-- Start Data excerpt --

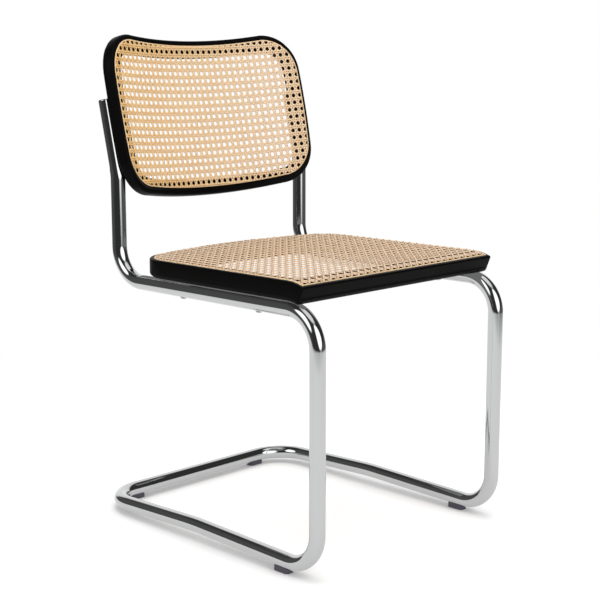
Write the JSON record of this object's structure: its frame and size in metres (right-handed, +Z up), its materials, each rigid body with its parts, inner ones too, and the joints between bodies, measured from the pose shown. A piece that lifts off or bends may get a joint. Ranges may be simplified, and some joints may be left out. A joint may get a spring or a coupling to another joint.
{
  "type": "cantilever chair",
  "caption": "Armless cantilever chair: one bent chromed tube carries a seat and a curved back, both of woven cane in black wooden frames.",
  "frame": {"origin": "On the floor, under the middle of the chair's bounding box.", "axes": "+Z is up, +X runs across the chair to the right as seen from the front, and the sitter faces -Y."},
  "size_m": [0.4564, 0.5524, 0.8198],
  "materials": {
    "chrome_tube": "polished",
    "black_wood": "satin black lacquer",
    "beech_tenon": "matte",
    "cane": "natural",
    "reed": "natural",
    "steel_screw": "satin",
    "glide": "matte"
  },
  "bodies": {
    "root": {"tube_frame": "chrome_tube", "seat_front_rail": "black_wood", "seat_rear_rail": "black_wood", "seat_left_rail": "black_wood", "seat_right_rail": "black_wood", "seat_corner_tenons": "beech_tenon", "seat_cane": "cane", "seat_spline": "reed", "back_top_rail": "black_wood", "back_bottom_rail": "black_wood", "back_left_stile": "black_wood", "back_right_stile": "black_wood", "back_corner_tenons": "beech_tenon", "back_cane": "cane", "back_spline": "reed", "seat_screws": "steel_screw", "back_screws": "steel_screw", "glide_front_left": "glide", "glide_front_right": "glide", "glide_rear_left": "glide", "glide_rear_right": "glide"}
  },
  "joints": []
}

-- End Data excerpt --

**Problem to work on:**
Identify and copy all lines with the word "bodies".

**The reply:**
Write the JSON record of this object's structure: its frame and size in metres (right-handed, +Z up), its materials, each rigid body with its parts, inner ones too, and the joints between bodies, measured from the pose shown. A piece that lifts off or bends may get a joint. Ranges may be simplified, and some joints may be left out. A joint may get a spring or a coupling to another joint.
  "bodies": {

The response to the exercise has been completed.